Ao afirmarem a existência de diferenças qualitativas entre as duas formações – a de pedagogo e a de professor – os autores reduzem os saberes e as especificidades do profissional docente a tarefas menos nobres que aquelas destinadas aos que dominam a ciência pedagógica e a ciência da educação, os pedagogos (Franco, 2002). As especificidades da pedagogia defendidas por esses autores deveriam, na ótica do movimento dos educadores, ser ampliadas como componentes da formação de todos os professores. Somente a política de desqualificação da formação, de degradação e desmantelamento das instituições públicas universitárias e de expansão desqualificada do ensino superior, aliada aos baixos salários, à desvalorização do magistério e às péssimas condições de trabalho dos professores, constitui-se em impeditivo para que a formação de todos os professores alcance os níveis de qualidade superior defendidos por esses setores para desenvolver-se exclusivamente em cursos de bacharelado de pedagogia.
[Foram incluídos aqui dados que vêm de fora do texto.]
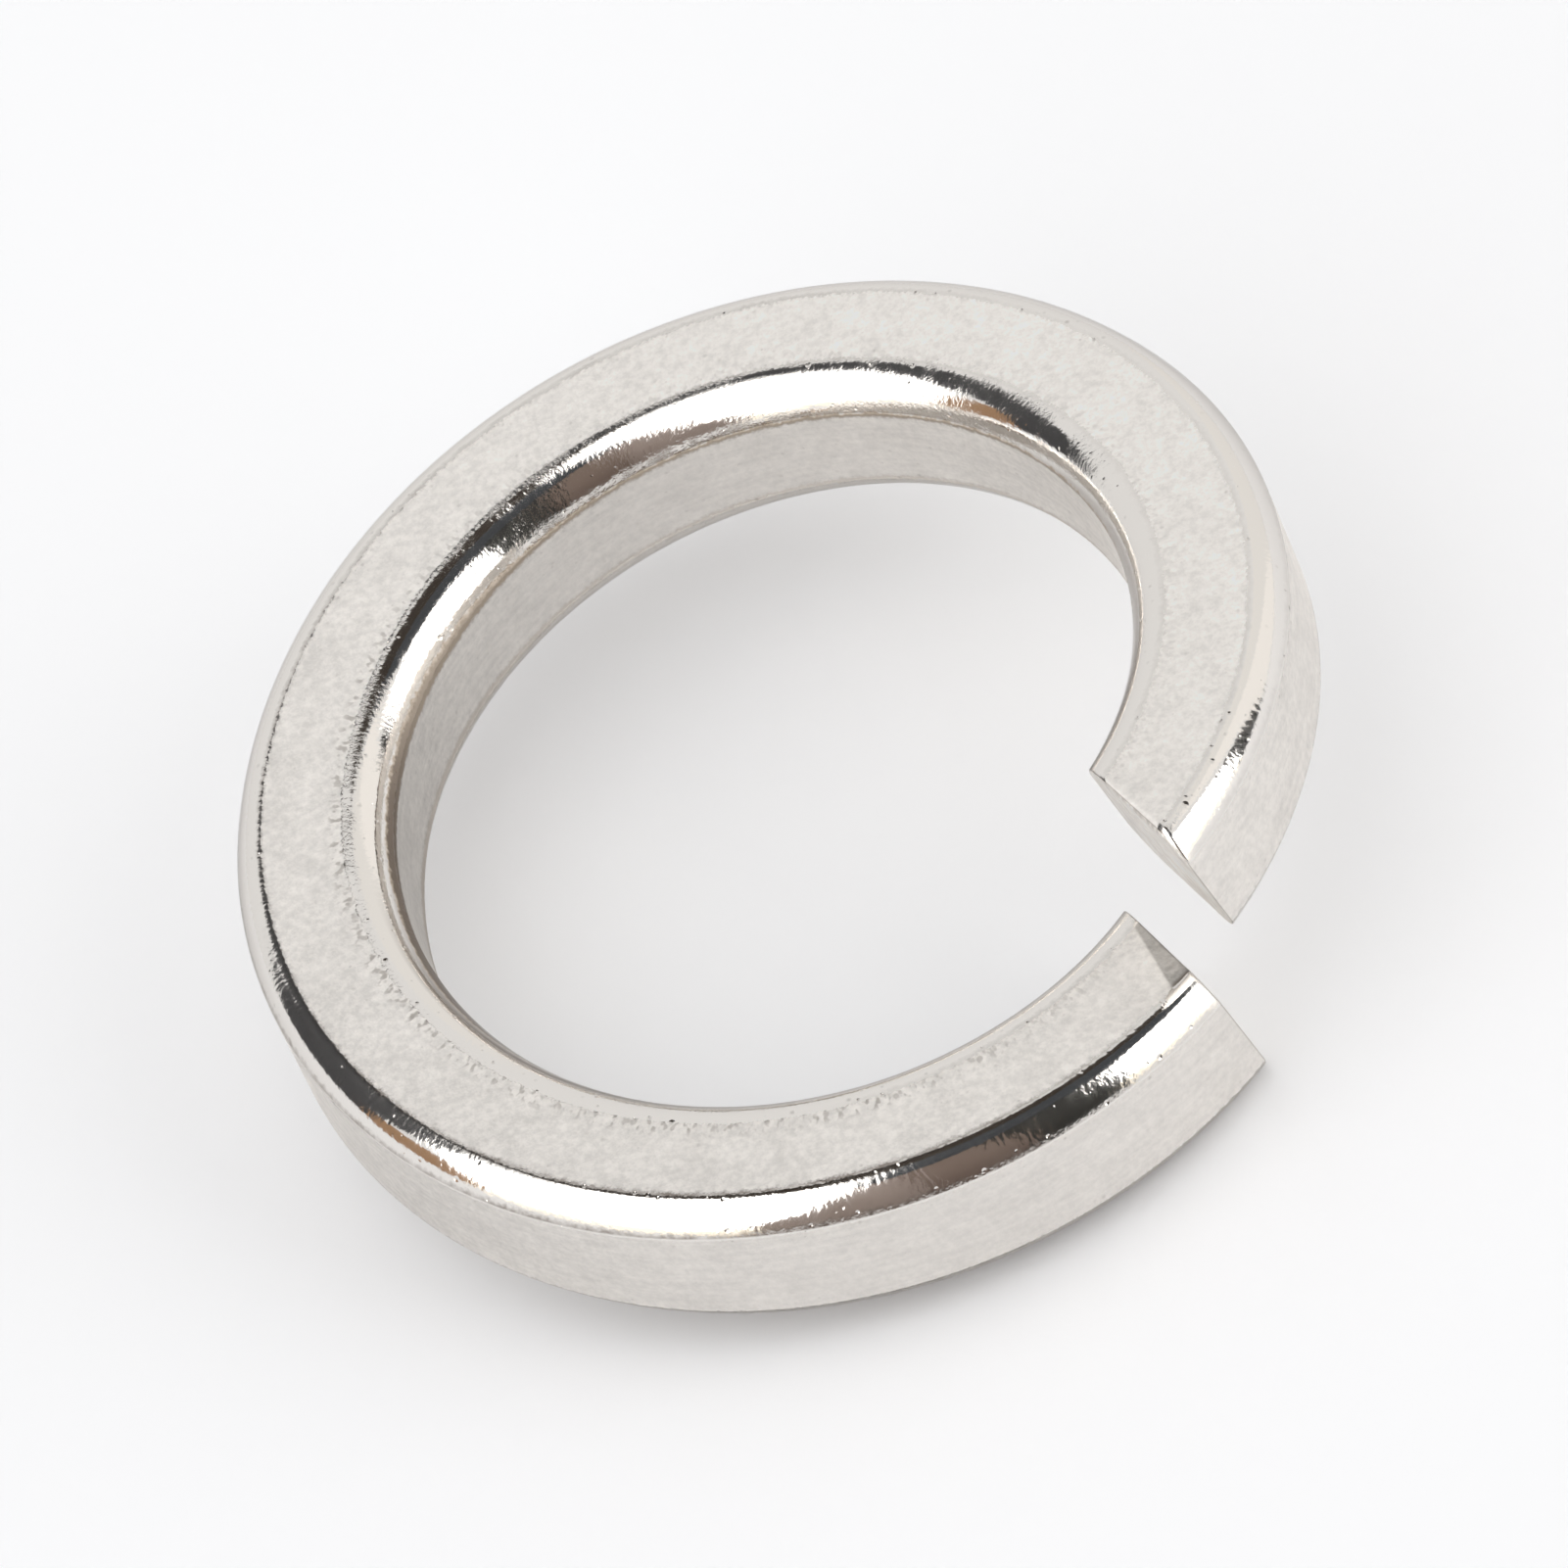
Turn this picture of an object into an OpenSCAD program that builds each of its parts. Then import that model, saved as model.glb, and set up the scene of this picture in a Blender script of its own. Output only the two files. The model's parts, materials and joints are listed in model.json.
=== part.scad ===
// Spring lock washer: one turn of bright square bar, coiled to the left so that it grips under
// a right-hand screw, and sheared off at a slant so that its two ends stand apart.
// Millimetres. The bore runs along Z, and the lowest tip of the washer is at height zero.

/* [Hole] */
// Diameter of the hole that the screw passes through
bore_d = 24.5; // [18:0.1:32]
// Metal that the coil leaves inside the hole, for the bore to clean up
bore_skim = 0.05; // [0.02:0.01:0.1]

/* [Bar] */
// Width of the bar, outwards from the hole
bar_w = 5; // [3.5:0.1:8]
// Thickness of the bar, along the hole
bar_t = 5.6; // [3.5:0.1:8]
// Radius of the two rounded edges on the hole's side
inner_edge_r = 1.15; // [0.3:0.05:1.6]
// Radius of the two rounded edges on the rim's side
outer_edge_r = 0.95; // [0.3:0.05:1.6]

/* [Coil] */
// Height that the bar climbs in one full turn
coil_rise = 5.95; // [0.5:0.05:9]
// Direction of the slit from the middle of the washer, seen from above
slit_at = -45; // [-180:5:180]

/* [Slit] */
// Space between the two sheared ends, along the rim
slit_w = 0.9; // [0.3:0.1:4]
// Turn of the shear cut away from the radius, seen from above
cut_skew = 17; // [0:1:30]
// Lean of the shear cut away from the hole's direction, seen from the rim
cut_lean = 10; // [0:1:20]

/* [Smoothness] */
// Steps that the bar takes round its turn
coil_steps = 120; // [60:6:144]
// Steps round each rounded edge of the bar
edge_steps = 5; // [3:1:6]

/* [Hidden] */

steel = [0.80, 0.79, 0.76];

bore_r = bore_d / 2;
rim_r = bore_r + bar_w;
inside_r = bore_r - bore_skim;

// Height that the coil gains on each degree of its turn
climb = coil_rise / 360;

// Steps of the fixed-point search that brings a line of the bar to the shear plane
cut_tries = 10;

// Bore tool: sides of its drawn circle, and how far it stands out past both faces
bore_sides = 96;
bore_over = 2;

// One rounded edge of the bar as points [radius, height], round a centre, from angle a0 on by 90
function edge(centre, r, a0) =
    [for (i = [0:edge_steps]) centre + r * [cos(a0 + 90 * i / edge_steps), sin(a0 + 90 * i / edge_steps)]];

// Section of the bar, counter-clockwise from its rim side at the top
section = concat(
    edge([rim_r - outer_edge_r, bar_t - outer_edge_r], outer_edge_r, 0),
    edge([inside_r + inner_edge_r, bar_t - inner_edge_r], inner_edge_r, 90),
    edge([inside_r + inner_edge_r, inner_edge_r], inner_edge_r, 180),
    edge([rim_r - outer_edge_r, outer_edge_r], outer_edge_r, 270)
);

// Angle past the slit's direction where the bar's line [radius, height] meets a shear plane.
// The plane passes the rim's top edge at the distance "along", and each try slides the line
// along the coil, which sinks by "climb" a degree on the way.
function cut_angle(line, along, angle = 0, tries = cut_tries) =
    tries == 0
        ? angle
        : let (inwards = rim_r - line[0] * cos(angle))
          let (downwards = bar_t - line[1] + climb * angle)
          let (shift = along + tan(cut_skew) * inwards + tan(cut_lean) * downwards)
          cut_angle(line, along, asin(shift / line[0]), tries - 1);

// Where each line of the section starts at the low end and stops at the raised end
low_end = [for (line = section) cut_angle(line, -slit_w / 2)];
raised_end = [for (line = section) cut_angle(line, slit_w / 2) - 360];

// Lift that puts the lowest tip of the low end at height zero
lift = -min([for (j = [0:len(section) - 1]) section[j][1] - climb * low_end[j]]);

// Point of line j of the section, at step i of the turn
function coil_point(i, j) =
    let (angle = low_end[j] + (raised_end[j] - low_end[j]) * i / coil_steps)
    let (line = section[j])
    [line[0] * cos(angle), line[0] * sin(angle), line[1] - climb * angle + lift];

// The coiled bar with its two sheared ends
module coiled_bar() {
    lines = len(section);
    points = [for (i = [0:coil_steps]) for (j = [0:lines - 1]) coil_point(i, j)];
    skin = [
        for (i = [0:coil_steps - 1])
        for (j = [0:lines - 1])
        let (here = i * lines + j)
        let (beside = i * lines + (j + 1) % lines)
        for (side = [[here, here + lines, beside + lines], [here, beside + lines, beside]])
        side
    ];
    low_face = [for (j = [0:lines - 1]) j];
    raised_face = [for (j = [0:lines - 1]) (coil_steps + 1) * lines - 1 - j];
    polyhedron(points = points, faces = concat([low_face, raised_face], skin), convexity = 4);
}

// The straight round hole through the washer
module bore() {
    translate([0, 0, -bore_over])
        cylinder(r = bore_r, h = bar_t + coil_rise + 2 * bore_over, $fn = bore_sides);
}

module spring_washer() {
    color(steel)
        rotate([0, 0, slit_at])
            difference() {
                coiled_bar();
                bore();
            }
}

spring_washer();
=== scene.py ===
# %% [markdown]
# A spring lock washer is a short length of square steel bar, coiled round once and sheared off,
# so that its two ends stand apart. Under a screw it is squeezed flat and pushes back.
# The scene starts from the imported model, which fixes every size and place in metres.

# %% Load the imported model
import json
import math

import bpy
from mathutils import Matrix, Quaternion, Vector
from mathutils.geometry import interpolate_bezier


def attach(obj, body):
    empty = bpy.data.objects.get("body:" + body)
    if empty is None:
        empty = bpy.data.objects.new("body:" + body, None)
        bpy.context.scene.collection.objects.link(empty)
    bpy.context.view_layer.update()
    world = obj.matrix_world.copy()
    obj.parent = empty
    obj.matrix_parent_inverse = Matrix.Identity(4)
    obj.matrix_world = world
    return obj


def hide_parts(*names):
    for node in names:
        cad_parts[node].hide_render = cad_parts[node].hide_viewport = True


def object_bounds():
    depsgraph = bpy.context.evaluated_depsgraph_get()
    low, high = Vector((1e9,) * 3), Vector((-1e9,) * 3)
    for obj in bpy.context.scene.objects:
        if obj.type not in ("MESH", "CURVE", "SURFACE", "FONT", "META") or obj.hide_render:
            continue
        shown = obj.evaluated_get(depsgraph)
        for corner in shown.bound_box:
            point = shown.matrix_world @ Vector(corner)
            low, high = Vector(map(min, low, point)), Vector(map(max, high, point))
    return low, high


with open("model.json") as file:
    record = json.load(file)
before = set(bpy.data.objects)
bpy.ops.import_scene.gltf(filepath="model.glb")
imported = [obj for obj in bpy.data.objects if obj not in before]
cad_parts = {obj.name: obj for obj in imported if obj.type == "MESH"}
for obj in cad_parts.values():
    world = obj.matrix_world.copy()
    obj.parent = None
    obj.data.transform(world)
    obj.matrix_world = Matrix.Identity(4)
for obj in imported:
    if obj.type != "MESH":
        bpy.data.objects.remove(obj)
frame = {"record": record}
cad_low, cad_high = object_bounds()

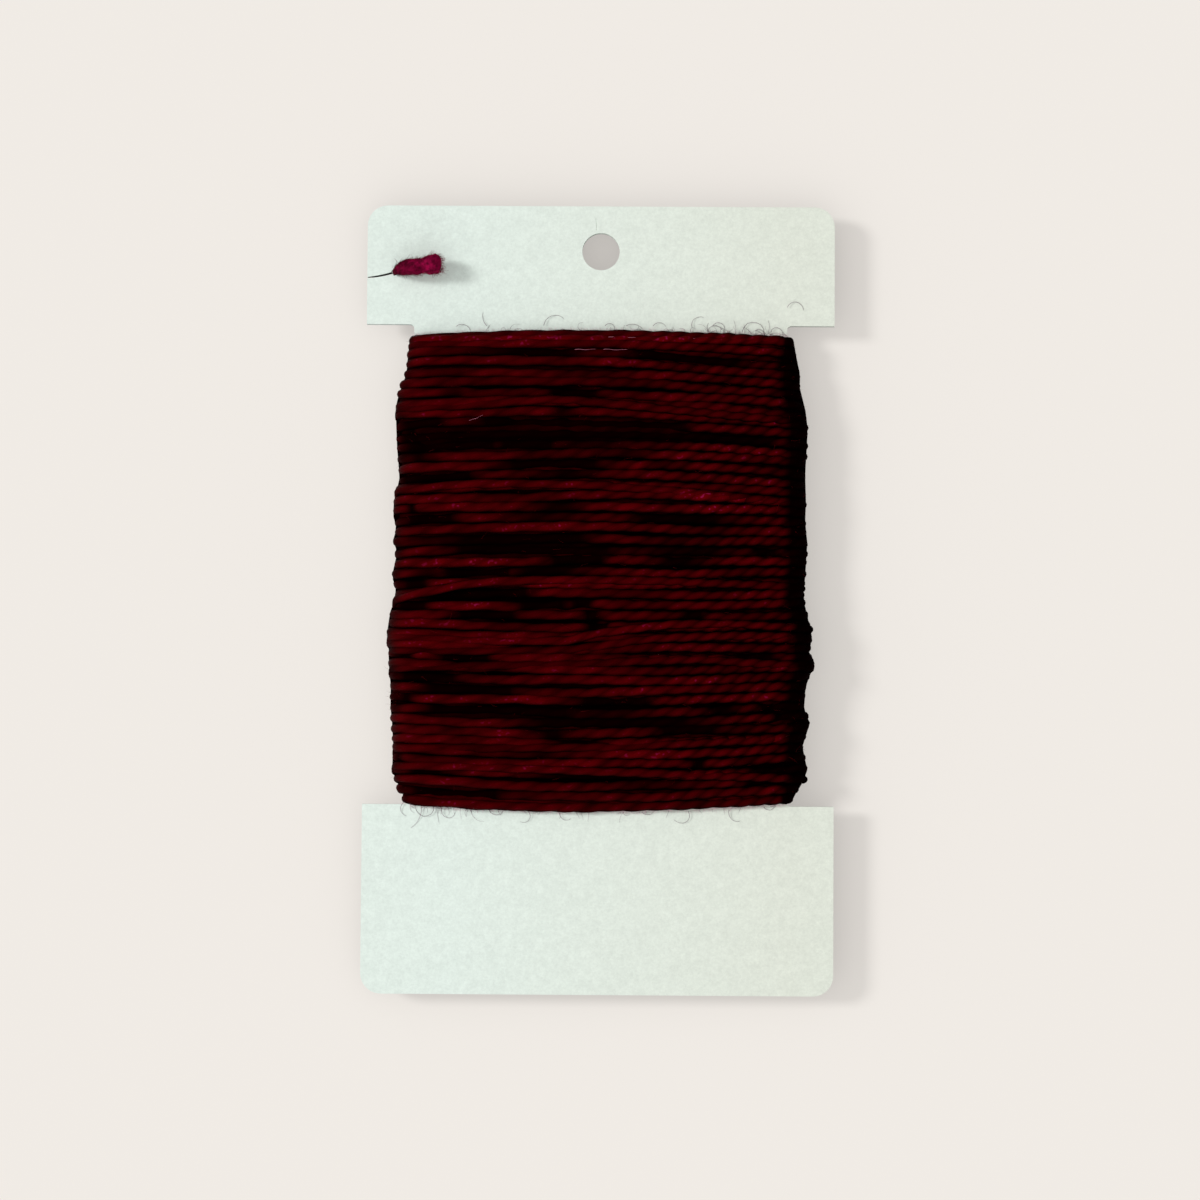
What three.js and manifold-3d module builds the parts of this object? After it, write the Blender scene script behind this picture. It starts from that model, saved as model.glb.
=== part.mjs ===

Com isso, estão criadas as condições teóricas e práticas para o surgimento dos novos “capatazes da educação” (Freitas, 1999), aqueles que, formados sobre bases teóricas mais sólidas no campo específico da teoria pedagógica, tornam-se aptos para orientar os pobres “professores tarefeiros”, que por suas condições materiais de existência se defrontam com a impossibilidade de se superarem em sua formação teórica. Aqueles terão condições de compreender, organizar, supervisionar e avaliar (principalmente avaliar) o processo pedagógico e o trabalho destes docentes nas instituições escolares. Formados em espaços distintos, sob condições desiguais, submetidos a desafios teóricos de qualidade diferenciada, divididos no trabalho pedagógico da formação de nossas crianças, jovens e adultos, mas… compartilhando o mesmo espaço educativo, resta-nos indagar: Que projeto de escola se concebe a partir desta divisão do trabalho?